Y lo comprendí todo una vez más: habían pasado los años, se me habían curado las heridas, estaba nuevamente al borde de conseguir la felicidad, pero me volvían a pasar la cuenta. Quien fuere, la vida, los hados, el destino, qué más da, me volvía a recordar que yo no había nacido para ser feliz. Y con una crueldad horrible, me volvía a hacer la jugarreta mientras yo envejecía sin remedio y tú llegas esplendoroso al mejor momento de la vida.

A lo mejor, si hubiera tenido más suerte antes a lo largo de toda mi existencia, ayer me habría arriesgado al ridículo de declararte mi amor y de sentir tu rechazo. La confianza en mí misma me habría dado valor y a lo mejor me habría importado poco. O nada. Pero ¿yo, África Anglés?

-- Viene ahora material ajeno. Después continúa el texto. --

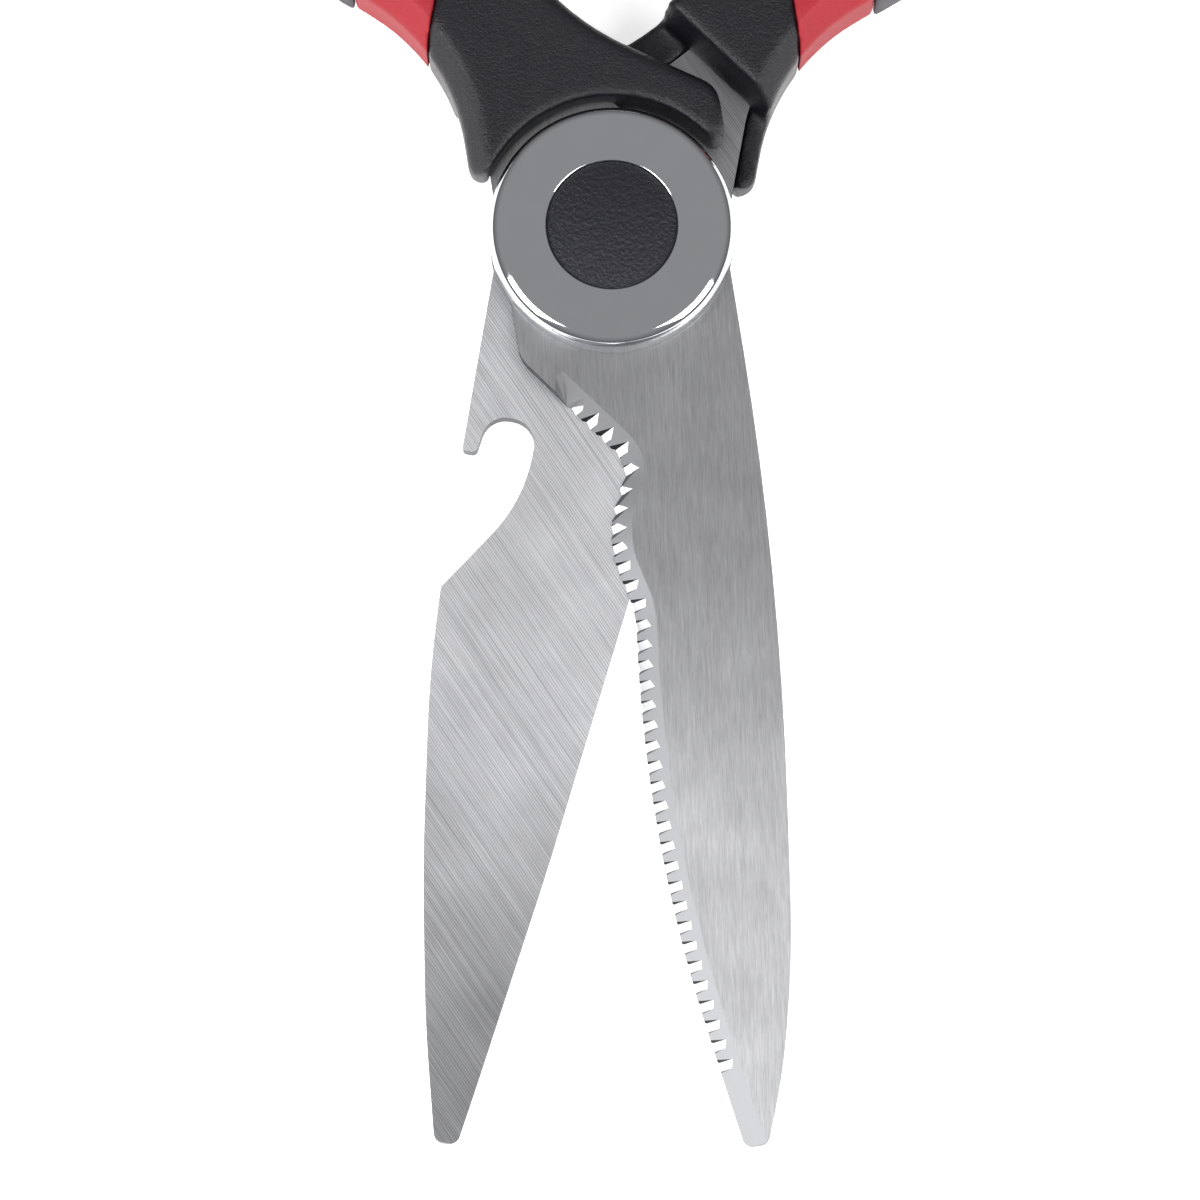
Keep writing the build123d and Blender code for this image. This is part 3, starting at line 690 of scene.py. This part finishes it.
def turned_piece(name, node_name, finish, corners):
    """A turned piece from (radius, height, rounding) corners, which stands for a node."""
    mesh = bpy.data.meshes.new(name)
    points = [(radius - path_radius, -height, 0.0) for radius, height, _ in corners]
    edges = [(i, (i + 1) % len(points)) for i in range(len(points))]
    mesh.from_pydata(points, edges, [])
    rounding = mesh.attributes.new("rounding", "FLOAT", "POINT")
    for place, corner in zip(rounding.data, corners):
        place.value = corner[2]
    piece = bpy.data.objects.new(name, mesh)
    bpy.context.scene.collection.objects.link(piece)
    applied(piece, lathe, {
        "Path Radius": path_radius, "Turn Steps": turn_steps, "Round Steps": round_steps, "Finish": finish})
    piece.data.set_sharp_from_angle(angle=radians(35))
    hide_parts(node_name)
    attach(piece, frame["nodes"][node_name]["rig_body"])
    low = min(vertex.co.z for vertex in piece.data.vertices)
    high = max(vertex.co.z for vertex in piece.data.vertices)
    print(name, "z", round(low / mm, 3), round(high / mm, 3), len(piece.data.polygons), "faces")
    return piece


bezel_low, bezel_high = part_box("chrome_bezel")
bezel_radius = bezel_high[0]
bezel_foot, bezel_top = bezel_low[2], bezel_high[2]
plate_wall = 1.2 * mm
insert_radius = 7.75 * mm
hole_radius = insert_radius + 0.05 * mm
turned_piece("bezel_ring", "chrome_bezel", chrome, [
    (bezel_radius, bezel_foot, 0.12 * mm),
    (bezel_radius, bezel_top, 1.6 * mm),
    (hole_radius, bezel_top, 0.2 * mm),
    (hole_radius, bezel_top - plate_wall, 0.0),
    (bezel_radius - plate_wall, bezel_top - plate_wall, 0.5 * mm),
    (bezel_radius - plate_wall, bezel_foot, 0.0),
])
cap_low, cap_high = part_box("rear_cap")
cap_floor = 0.9 * mm
turned_piece("cap_plate", "rear_cap", chrome, [
    (0.0, cap_low[2], 0.0),
    (cap_high[0], cap_low[2], 0.6 * mm),
    (cap_high[0], cap_high[2], 0.1 * mm),
    (cap_high[0] - plate_wall, cap_high[2], 0.0),
    (cap_high[0] - plate_wall, cap_floor, 0.3 * mm),
    (0.0, cap_floor, 0.0),
])

# %% [markdown]
# ## Grained insert
# The disc in the ring has a leather-like grain that is deep enough to break up the light at its
# edge, so it is real relief and not only shading. A grid is bent into a disc, its points are
# lifted by a cell pattern and a noise, and the grain fades at the rim. The disc is then extruded
# down and closed, and the hidden flange is added under it.

# %% Grained insert tree
leather, leather_in, leather_out = new_group(
    "Grained disc",
    "GeometryNodeTree",
    [("Radius", "Float", 7.75 * mm), ("Top", "Float", 14 * mm), ("Depth", "Float", 1.1 * mm),
     ("Dome", "Float", 0.15 * mm), ("Grain Size", "Float", 0.5 * mm), ("Grain Depth", "Float", 0.04 * mm),
     ("Flange Radius", "Float", 9.2 * mm), ("Flange Height", "Float", 0.8 * mm), ("Seed", "Float", 4.0),
     ("Finish", "Material", None)],
    [("Geometry", "Geometry")],
)
grid_points = 181
grain_fade_start = 0.90
grid = node(leather, "GeometryNodeMeshGrid", inputs={
    "Size X": 2.0, "Size Y": 2.0, "Vertices X": grid_points, "Vertices Y": grid_points}).outputs["Mesh"]
square = node(leather, "ShaderNodeSeparateXYZ", inputs={
    0: node(leather, "GeometryNodeInputPosition").outputs[0]})


def squeezed(near, far):
    """One coordinate of a square, drawn in so that the square becomes a disc."""
    half = math_node(leather, "MULTIPLY", math_node(leather, "MULTIPLY", far, far), 0.5)
    shrink = math_node(leather, "SQRT", math_node(leather, "SUBTRACT", 1.0, half))
    return math_node(leather, "MULTIPLY", near, shrink)


disc_x = squeezed(square.outputs["X"], square.outputs["Y"])
disc_y = squeezed(square.outputs["Y"], square.outputs["X"])
reach = math_node(leather, "ADD", math_node(leather, "MULTIPLY", disc_x, disc_x), math_node(
    leather, "MULTIPLY", disc_y, disc_y))
dome = math_node(leather, "MULTIPLY", math_node(leather, "SUBTRACT", 1.0, reach), leather_in["Dome"])
flat_place = node(leather, "ShaderNodeCombineXYZ", inputs={
    0: math_node(leather, "MULTIPLY", disc_x, leather_in["Radius"]),
    1: math_node(leather, "MULTIPLY", disc_y, leather_in["Radius"]),
    2: math_node(leather, "MULTIPLY", leather_in["Seed"], 0.01)}).outputs[0]
cell_scale = math_node(leather, "DIVIDE", 1.0, leather_in["Grain Size"])
cells = node(leather, "ShaderNodeTexVoronoi", feature="SMOOTH_F1", inputs={
    "Vector": flat_place, "Scale": cell_scale}).outputs["Distance"]
folds = node(leather, "ShaderNodeTexNoise", inputs={
    "Vector": flat_place, "Scale": math_node(leather, "MULTIPLY", cell_scale, 0.7), "Detail": 3.0}).outputs[0]
relief = math_node(leather, "ADD", math_node(leather, "MULTIPLY", cells, -1.0), folds)
fade = node(leather, "ShaderNodeMapRange", inputs={
    "Value": reach, "From Min": 1.0, "From Max": grain_fade_start}).outputs[0]
lift = math_node(leather, "MULTIPLY", math_node(leather, "MULTIPLY", relief, fade), leather_in["Grain Depth"])
height = math_node(leather, "ADD", leather_in["Top"], math_node(leather, "ADD", dome, lift))
disc_place = node(leather, "ShaderNodeCombineXYZ", inputs={
    0: math_node(leather, "MULTIPLY", disc_x, leather_in["Radius"]),
    1: math_node(leather, "MULTIPLY", disc_y, leather_in["Radius"]), 2: height}).outputs[0]
disc = node(leather, "GeometryNodeSetPosition", inputs={"Geometry": grid, "Position": disc_place}).outputs[0]
down = node(leather, "ShaderNodeCombineXYZ", inputs={
    2: math_node(leather, "MULTIPLY", leather_in["Depth"], -1.0)})
sides = node(leather, "GeometryNodeExtrudeMesh", inputs={
    "Mesh": disc, "Offset": down.outputs[0], "Offset Scale": 1.0, "Individual": False}).outputs["Mesh"]
flange = node(leather, "GeometryNodeMeshCylinder", inputs={
    "Vertices": 128, "Radius": leather_in["Flange Radius"],
    "Depth": leather_in["Flange Height"]}).outputs["Mesh"]
flange_middle = math_node(leather, "SUBTRACT", math_node(
    leather, "SUBTRACT", leather_in["Top"], leather_in["Depth"]), math_node(
    leather, "MULTIPLY", leather_in["Flange Height"], 0.5))
flange_place = node(leather, "ShaderNodeCombineXYZ", inputs={2: flange_middle}).outputs[0]
set_flange = node(leather, "GeometryNodeTransform", inputs={
    "Geometry": flange, "Translation": flange_place}).outputs[0]
together = node(leather, "GeometryNodeJoinGeometry")
for part in (set_flange, sides, disc):
    leather.links.new(part, together.inputs[0])
welded = node(leather, "GeometryNodeMergeByDistance", inputs={
    "Geometry": together.outputs[0], "Distance": weld_distance}).outputs[0]
grained = node(leather, "GeometryNodeRealizeInstances", inputs={"Geometry": welded}).outputs[0]
skinned = node(leather, "GeometryNodeSetMaterial", inputs={
    "Geometry": grained, "Material": leather_in["Finish"]})
leather.links.new(skinned.outputs[0], leather_out["Geometry"])

# %% Grained insert
insert_low, insert_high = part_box("centre_insert")
insert_dome = 0.45 * mm
insert_top = bezel_top - insert_dome - 0.06 * mm
insert_roof = bezel_top - plate_wall
insert_piece = bpy.data.objects.new("insert_disc", bpy.data.meshes.new("insert_disc"))
bpy.context.scene.collection.objects.link(insert_piece)
applied(insert_piece, leather, {
    "Radius": insert_radius, "Top": insert_top, "Depth": insert_top - insert_roof, "Dome": insert_dome,
    "Grain Size": 0.32 * mm, "Grain Depth": 0.08 * mm, "Flange Radius": insert_high[0],
    "Flange Height": insert_roof - insert_low[2], "Seed": 4.0, "Finish": insert_plastic})
insert_piece.data.set_sharp_from_angle(angle=radians(50))
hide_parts("centre_insert")
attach(insert_piece, "front_half")
print("insert", len(insert_piece.data.polygons), "faces")

# %% [markdown]
# ## Hidden pivot pieces
# The bolt, its carriers, the bush, the washer, the spring and the nut keep the frame's own shapes.
# Only their finish changes.

# %% Finishes of the hidden pieces
hidden_finishes = {
    "pivot_bolt": zinc, "pivot_nut": zinc, "thrust_washer": zinc, "disc_spring": spring_steel,
    "pivot_bush": bronze, "front_carrier": nylon, "rear_carrier": nylon,
}
for name, finish in hidden_finishes.items():
    for slot in frame["nodes"][name].material_slots:
        slot.material = finish
print("refinished:", sorted(hidden_finishes))

# %% [markdown]
# ## Table
# The shears lie on their rear cap and grips, so the table is the plane at zero height. It is a
# pale translucent sheet, lit a little from below as product tables are, which keeps the shadows
# faint. A very fine grain keeps it from looking like a void.

# %% Table
table_reach = 3.0
table_mesh = bpy.data.meshes.new("table")
table_mesh.from_pydata(
    [(-table_reach, -table_reach, 0), (table_reach, -table_reach, 0), (table_reach, table_reach, 0),
     (-table_reach, table_reach, 0)], [], [(0, 1, 2, 3)])
table = bpy.data.objects.new("table", table_mesh)
bpy.context.scene.collection.objects.link(table)
paper, paper_tree, paper_shader, paper_place = new_finish(
    "pale table", Roughness=0.75, Specular_IOR_Level=0.2, Emission_Strength=0.65)
paper_tone = place_group(paper_tree, grain, Vector=paper_place, Grain_Size=1.5 * mm, Contrast=0.02)["Tone"]
paper_tree.links.new(tinted(paper_tree, (0.80, 0.80, 0.80), paper_tone), paper_shader.inputs["Base Color"])
paper_tree.links.new(tinted(paper_tree, (1.0, 1.0, 1.0), paper_tone), paper_shader.inputs["Emission Color"])
table_mesh.materials.append(paper)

Y, justo en ese momento, me preguntaste si no recordaba un solo instante de dicha, ni uno solo, así dijiste: «Un solo instante de dicha, ni uno solo.» Y te dije que no con la cabeza. Y fuiste cruel y me preguntaste si tampoco Martita me lo había dado y no pude mentirte. Sólo me callé mi viejo amor por Carlos porque si te llego a decir que había amado apasionadamente, no habría sido capaz de callarme que seguía teniendo vida para amar apasionadamente y tendría que haberte confesado que ya te amaba apasionadamente. Y… ¿qué quieres, chamaquito? No me dio el corazón. No más.

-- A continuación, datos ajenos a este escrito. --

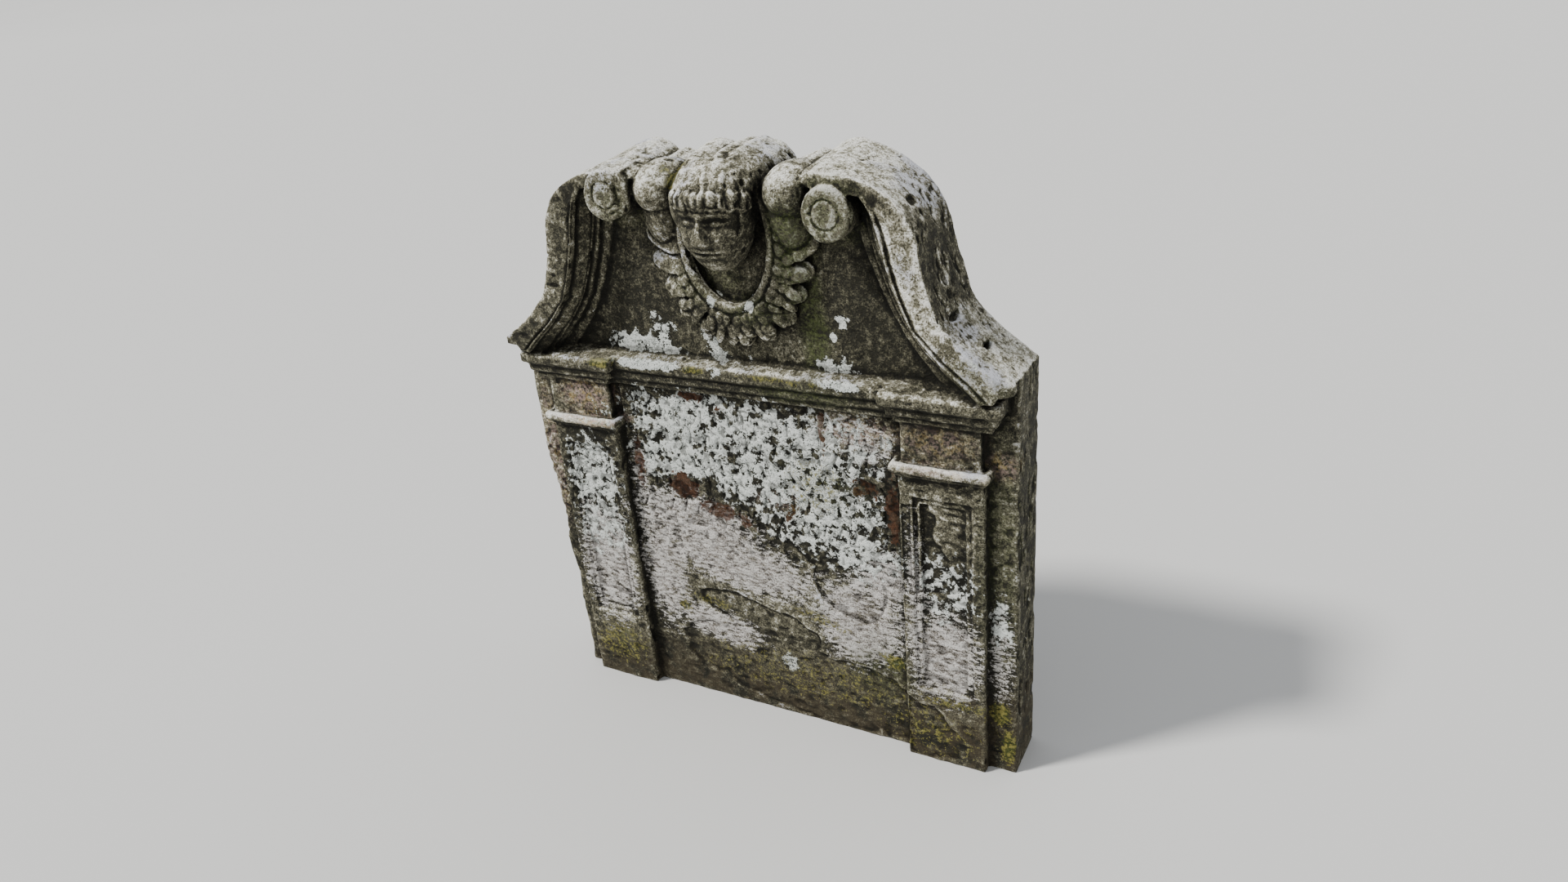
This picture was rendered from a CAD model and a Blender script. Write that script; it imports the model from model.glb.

¿Y de ti qué hubiera sido mi pobre amor?

Adiós, adiós. Te veré cada vez que vengas a Madrid y, con un poco de suerte si quieres, hasta bajaremos a nuestro banco y charlaremos como dos viejos amigos mientras yo acallo mi corazón. Así podré vivir a trocitos, de visita a visita tuya. Y me llevarás a los toros.

E iré trampeando, ¿no?

XIII

Tengo cincuenta años y África se ha muerto. He terminado de leer su carta y su diario ahora, hace un momento. He abierto la ventana de mi habitación del hotel Palace y me he asomado a mirar el edificio de las Cortes y, a mi derecha, allá encima de la colina que corona al museo del Prado, la iglesia de los Jerónimos. Allí iba ella a rezar misas y rosarios, a confesarse de nimiedades.

¿Cuál es mi esperanza de vida? ¡Qué sarcasmo, esperanza! ¿Treinta años? ¿Veinte? ¿Todo ese tiempo esperando a que me deje de latir el corazón?